#### Task
Reproduce the material in full, unchanged.

***** Available data *****

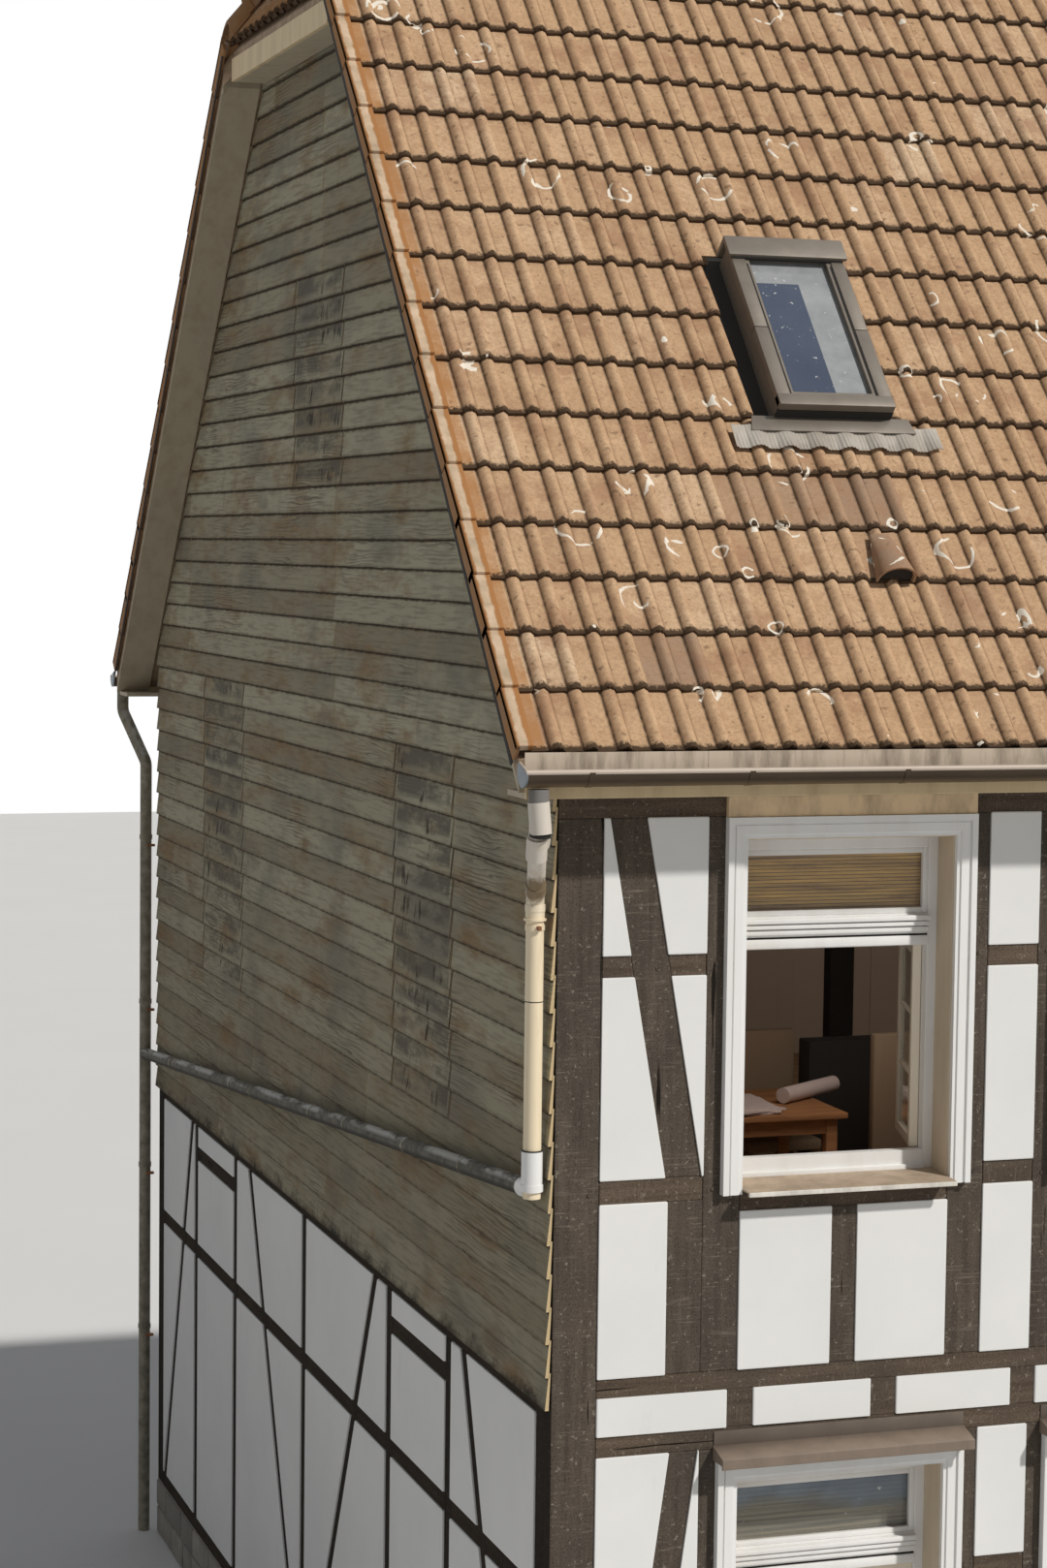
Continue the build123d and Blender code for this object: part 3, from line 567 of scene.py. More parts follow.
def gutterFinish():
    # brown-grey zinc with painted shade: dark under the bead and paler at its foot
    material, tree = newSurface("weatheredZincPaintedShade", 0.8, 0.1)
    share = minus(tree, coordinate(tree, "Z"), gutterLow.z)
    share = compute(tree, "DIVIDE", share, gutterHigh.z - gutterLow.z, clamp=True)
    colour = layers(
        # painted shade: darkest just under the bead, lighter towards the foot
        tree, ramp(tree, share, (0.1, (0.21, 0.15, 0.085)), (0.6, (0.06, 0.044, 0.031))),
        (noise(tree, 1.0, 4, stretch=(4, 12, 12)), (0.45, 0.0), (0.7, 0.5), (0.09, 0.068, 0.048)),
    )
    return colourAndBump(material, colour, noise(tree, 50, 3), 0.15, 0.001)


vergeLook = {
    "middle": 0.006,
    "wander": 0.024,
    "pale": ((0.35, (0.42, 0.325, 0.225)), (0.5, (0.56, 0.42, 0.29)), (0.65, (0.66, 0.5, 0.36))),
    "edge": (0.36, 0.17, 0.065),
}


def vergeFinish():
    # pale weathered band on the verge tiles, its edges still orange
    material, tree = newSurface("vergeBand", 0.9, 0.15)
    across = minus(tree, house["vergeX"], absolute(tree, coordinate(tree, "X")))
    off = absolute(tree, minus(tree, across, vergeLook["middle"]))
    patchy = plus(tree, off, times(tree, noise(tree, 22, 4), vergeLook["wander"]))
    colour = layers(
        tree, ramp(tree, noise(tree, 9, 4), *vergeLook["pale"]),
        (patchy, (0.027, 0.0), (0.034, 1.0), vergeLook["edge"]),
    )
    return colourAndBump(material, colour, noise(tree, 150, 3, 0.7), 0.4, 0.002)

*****

#### Task solution
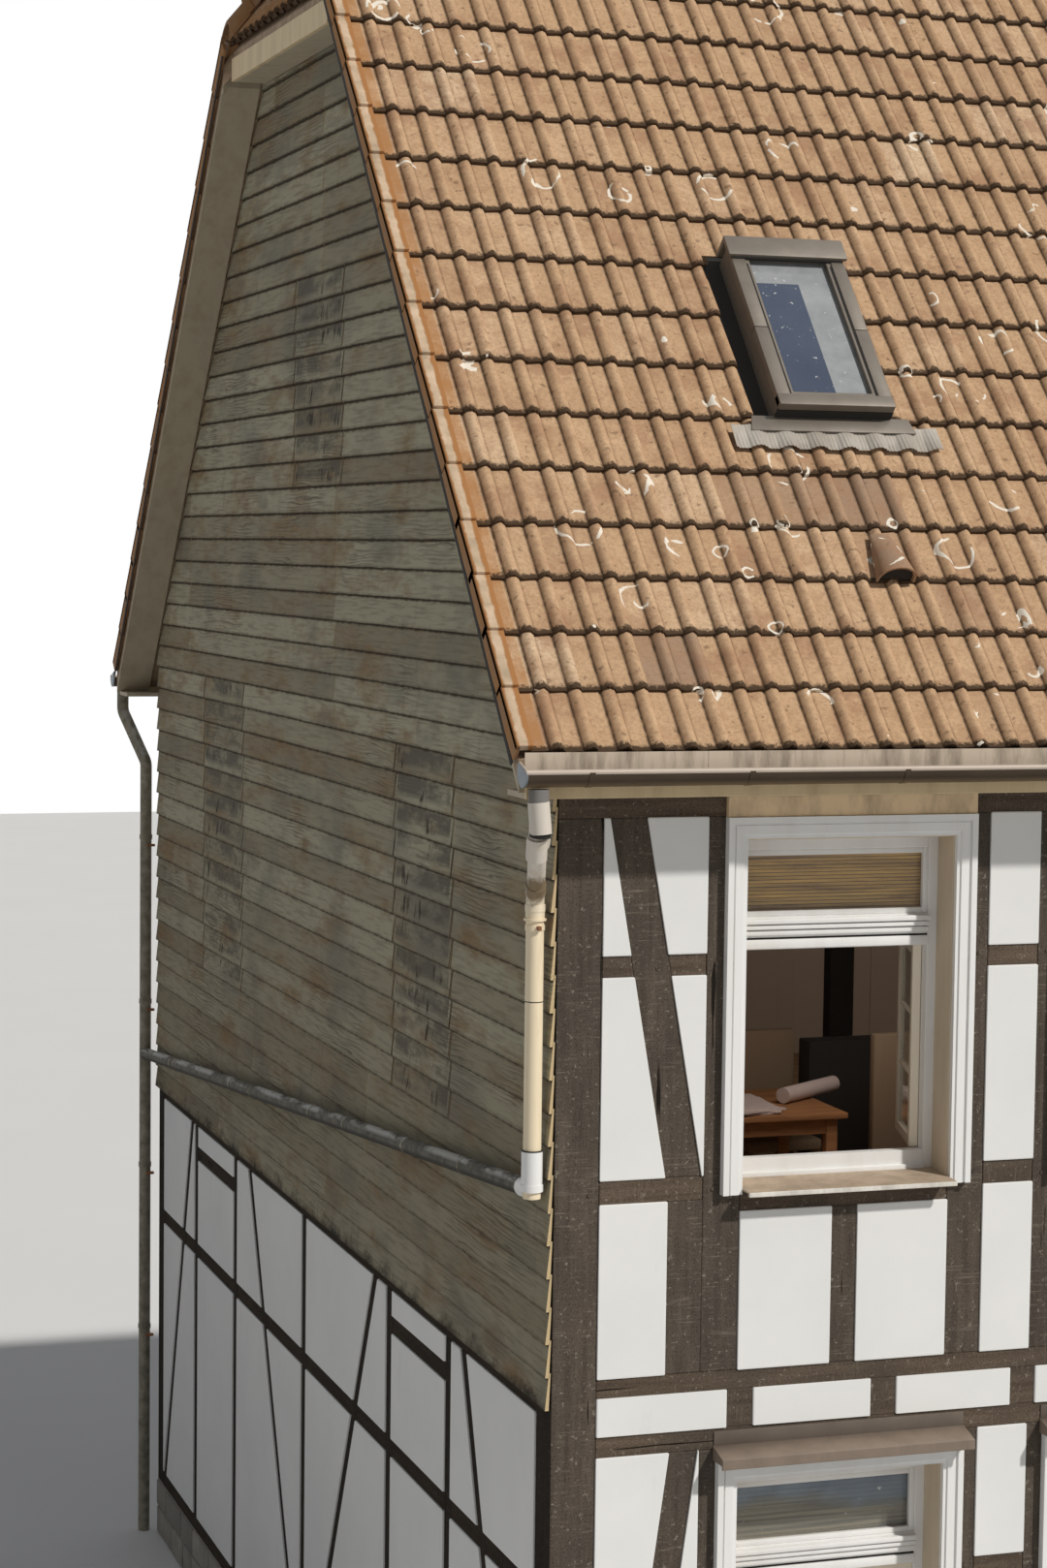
Continue the build123d and Blender code for this object: part 3, from line 567 of scene.py. More parts follow.
def gutterFinish():
    # brown-grey zinc with painted shade: dark under the bead and paler at its foot
    material, tree = newSurface("weatheredZincPaintedShade", 0.8, 0.1)
    share = minus(tree, coordinate(tree, "Z"), gutterLow.z)
    share = compute(tree, "DIVIDE", share, gutterHigh.z - gutterLow.z, clamp=True)
    colour = layers(
        # painted shade: darkest just under the bead, lighter towards the foot
        tree, ramp(tree, share, (0.1, (0.21, 0.15, 0.085)), (0.6, (0.06, 0.044, 0.031))),
        (noise(tree, 1.0, 4, stretch=(4, 12, 12)), (0.45, 0.0), (0.7, 0.5), (0.09, 0.068, 0.048)),
    )
    return colourAndBump(material, colour, noise(tree, 50, 3), 0.15, 0.001)


vergeLook = {
    "middle": 0.006,
    "wander": 0.024,
    "pale": ((0.35, (0.42, 0.325, 0.225)), (0.5, (0.56, 0.42, 0.29)), (0.65, (0.66, 0.5, 0.36))),
    "edge": (0.36, 0.17, 0.065),
}


def vergeFinish():
    # pale weathered band on the verge tiles, its edges still orange
    material, tree = newSurface("vergeBand", 0.9, 0.15)
    across = minus(tree, house["vergeX"], absolute(tree, coordinate(tree, "X")))
    off = absolute(tree, minus(tree, across, vergeLook["middle"]))
    patchy = plus(tree, off, times(tree, noise(tree, 22, 4), vergeLook["wander"]))
    colour = layers(
        tree, ramp(tree, noise(tree, 9, 4), *vergeLook["pale"]),
        (patchy, (0.027, 0.0), (0.034, 1.0), vergeLook["edge"]),
    )
    return colourAndBump(material, colour, noise(tree, 150, 3, 0.7), 0.4, 0.002)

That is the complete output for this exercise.